By DE_Law on 2013 11 01, 9:12 am CDT

If Barneys’s spokesperson is correct, and the NYPD does have “its own officers on Barneys’ sales floor” (quote from article above)—well, WTF, NYC?  If Barneys spokesperson is correct that there are NYPD officers working on Barneys sales floor, then the people of NY are subsidizing Barneys, in that they’re paying NYPD officers’ salaries to work loss-prevention at Barneys. 
The stores where I tend to my by $5-$10 belts and $20-$30 purses—like TJ Maxx, Marshalls, Walmart, Target, and my favorite, Ross Dress 4 Less—all of those stores provide their own store security/loss-prevention officers.  WTF, if NYPD is providing loss prevention for Barneys?
The possibility is that Barneys spokesperson is BS’ing about the cops themselves initiating the incidents, and there are no NYPD officers staking out Barneys.  But that would seem to be a pretty bold lie. 
So I’m inclined to believe that the little people of NYPD have been unknowingly subsidizing the stores where the wealthy shop.  Wouldn’t surprise me.  Sickens me and angers me, but sadly doesn’t surprise me.

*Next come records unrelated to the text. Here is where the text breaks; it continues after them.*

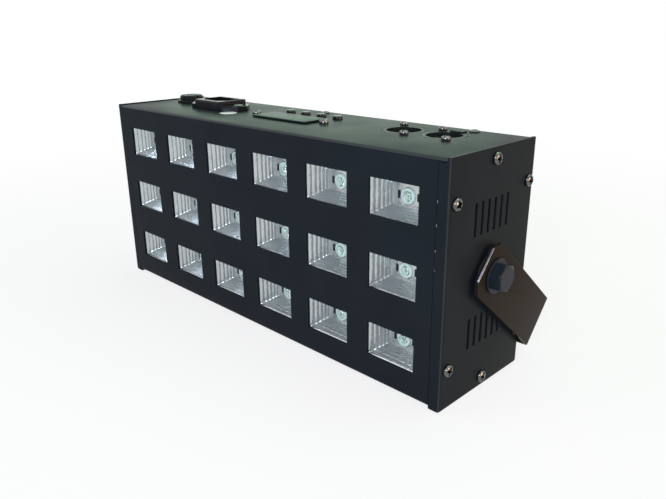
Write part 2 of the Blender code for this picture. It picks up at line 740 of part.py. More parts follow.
def turned(name, outline, coat, steps=24):
    """Turns an outline of (radius, height) points, given from the top down, about Z."""
    mesh = bmesh.new()
    verts = [mesh.verts.new((radius, 0, height)) for radius, height in outline]
    for first, second in zip(verts, verts[1:]):
        mesh.edges.new((first, second))
    made = finish(name, mesh, coat)
    step = made.modifiers.new("turn", "SCREW")
    step.steps = steps
    step.render_steps = steps
    step.use_smooth_shade = True
    step.use_merge_vertices = True
    step.merge_threshold = 0.00001
    return made


def button(index, place):
    """Push button: domed cap through the sheet and a collar that keeps it in."""
    top = Z_TOP + BUTTON_RISE
    collar = Z_SHELL_IN - FIT
    foot = collar - BUTTON_COLLAR_HEIGHT
    key = turned("button_%d" % (index + 1), [
        (0, top), (BUTTON_RADIUS * 0.5, top - BUTTON_EDGE * 0.12),
        (BUTTON_RADIUS * 0.85, top - BUTTON_EDGE * 0.45), (BUTTON_RADIUS, top - BUTTON_EDGE),
        (BUTTON_RADIUS, collar), (BUTTON_RADIUS + BUTTON_COLLAR, collar),
        (BUTTON_RADIUS + BUTTON_COLLAR, foot), (0, foot),
    ], BLACK_PLASTIC, 16)
    key.location = (*place, 0)
    return key


def screw(name, radius, height):
    """Pan head on a plain shank along Z, seated a fit's gap above height 0."""
    top = FIT + height
    return turned(name, [
        (0, top), (radius * 0.55, FIT + height * 0.93), (radius * 0.85, FIT + height * 0.7),
        (radius, FIT + height * 0.3), (radius, FIT), (SCREW_SHANK, FIT),
        (SCREW_SHANK, -SCREW_LENGTH), (0, -SCREW_LENGTH)], NICKEL, 12)


def end_screw(name, side, place):
    made = screw(name, SCREW_HEAD, SCREW_HEAD_HEIGHT)
    made.rotation_euler = (0, side * math.radians(90), 0)
    made.location = (side * X_END, *place)
    return made


def top_screw(name, place, radius, height):
    made = screw(name, radius, height)
    made.location = (*place, Z_TOP)
    return made


def socket_centres():
    """The male socket's middle, then the female one's."""
    x = X_END - SOCKET_FROM_END
    return [(x - SOCKET_PITCH, Y_SOCKET), (x, Y_SOCKET)]


def socket_screw_places(x, y):
    return [(x + side * SOCKET_SCREW_X, y - side * SOCKET_SCREW_Y) for side in (1, -1)]


def latch_place():
    """Middle of the release key, inside the rear edge of the female socket's flange."""
    x, y = socket_centres()[1]
    return x, y + SOCKET_DEPTH / 2 - LATCH_EDGE - LATCH_DEPTH / 2


def add_latch_slot(mesh, low, high):
    x, y = latch_place()
    add_box(mesh, (x - LATCH_WIDTH / 2 - FIT, y - LATCH_DEPTH / 2 - FIT, low),
            (x + LATCH_WIDTH / 2 + FIT, y + LATCH_DEPTH / 2 + FIT, high))


def socket_body(name, place):
    """Panel socket from below: flange under the sheet, barrel up through its hole.

    Its two screws come down through the sheet, so they are one solid with it.
    """
    seat = Z_SHELL_IN - FIT
    x, y = place
    mesh = bmesh.new()
    add_box(mesh, (x - SOCKET_WIDTH / 2, y - SOCKET_DEPTH / 2, seat - SOCKET_FLANGE),
            (x + SOCKET_WIDTH / 2, y + SOCKET_DEPTH / 2, seat))
    socket = finish(name, mesh, BLACK_PLASTIC)
    extra = bmesh.new()
    add_rod(extra, (x, y, Z_TOP - SOCKET_LENGTH), (x, y, Z_TOP), SOCKET_BARREL, 32)
    join(socket, "barrel", extra, "UNION")
    screws = bmesh.new()
    head = Z_TOP + FIT
    for spot in socket_screw_places(x, y):
        add_rod(screws, (*spot, seat - BITE), (*spot, head + SOCKET_SCREW_RISE / 2),
                SCREW_SHANK, 12)
        add_rod(screws, (*spot, head), (*spot, head + SOCKET_SCREW_RISE),
                SOCKET_SCREW_HEAD, 14, SOCKET_SCREW_HEAD - SOCKET_SCREW_RISE)
    join(socket, "screws", screws, "UNION", crossing=True)
    bore = bmesh.new()
    add_rod(bore, (x, y, Z_TOP - SOCKET_BORE_DEPTH), (x, y, Z_TOP + PAST), SOCKET_BORE, 32)
    join(socket, "bore", bore)
    return socket


def data_in():
    """Male socket: three pins standing in the bore."""
    x, y = socket_centres()[0]
    socket = socket_body("dmx_in", (x, y))
    floor = Z_TOP - SOCKET_BORE_DEPTH
    pins = bmesh.new()
    for index in range(3):
        turn = math.radians(90 + 120 * index)
        spot = (x + PIN_CIRCLE * math.cos(turn), y + PIN_CIRCLE * math.sin(turn))
        add_rod(pins, (*spot, floor - BITE), (*spot, floor + PIN_LENGTH), PIN_RADIUS, 10)
    join(socket, "pins", pins, "UNION")
    return socket


def data_out():
    """Female socket: an insert with three holes, and a slot for the release key."""
    x, y = socket_centres()[1]
    socket = socket_body("dmx_out", (x, y))
    top = Z_TOP - INSERT_DROP
    insert = bmesh.new()
    add_rod(insert, (x, y, Z_TOP - SOCKET_BORE_DEPTH - BITE), (x, y, top), INSERT_RADIUS, 28)
    join(socket, "insert", insert, "UNION")
    holes = bmesh.new()
    for index in range(3):
        turn = math.radians(-90 + 120 * index)
        spot = (x + PIN_CIRCLE * math.cos(turn), y + PIN_CIRCLE * math.sin(turn))
        add_rod(holes, (*spot, top - PIN_LENGTH), (*spot, top + PAST), PIN_RADIUS + FIT, 10)
    add_latch_slot(holes, Z_SHELL_IN - FIT - SOCKET_FLANGE - PAST, Z_TOP + PAST)
    join(socket, "holes", holes)
    return socket


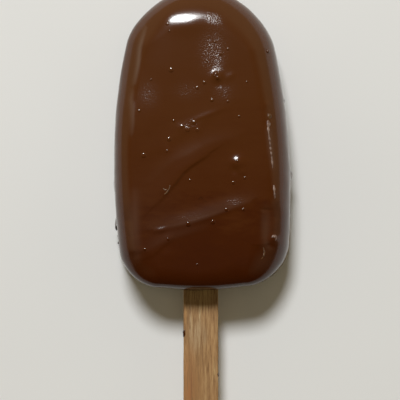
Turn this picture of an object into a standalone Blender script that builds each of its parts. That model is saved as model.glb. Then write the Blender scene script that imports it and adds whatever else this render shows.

By K. on 2013 11 01, 11:37 am CDT

typos! 

I meant “buy,” not “by”—the stores where I tend to BUY my ...)

and

The *other* possibility is that Barneys’ spokesperson is BS’ing

By K. on 2013 11 01, 11:41 am CDT

Dear Barneys are you out of your freaking mind! She’ll be back to own your little shop. Please keep it up until I get to represent one of your victims ( isn’t N.Y.C. Blue?)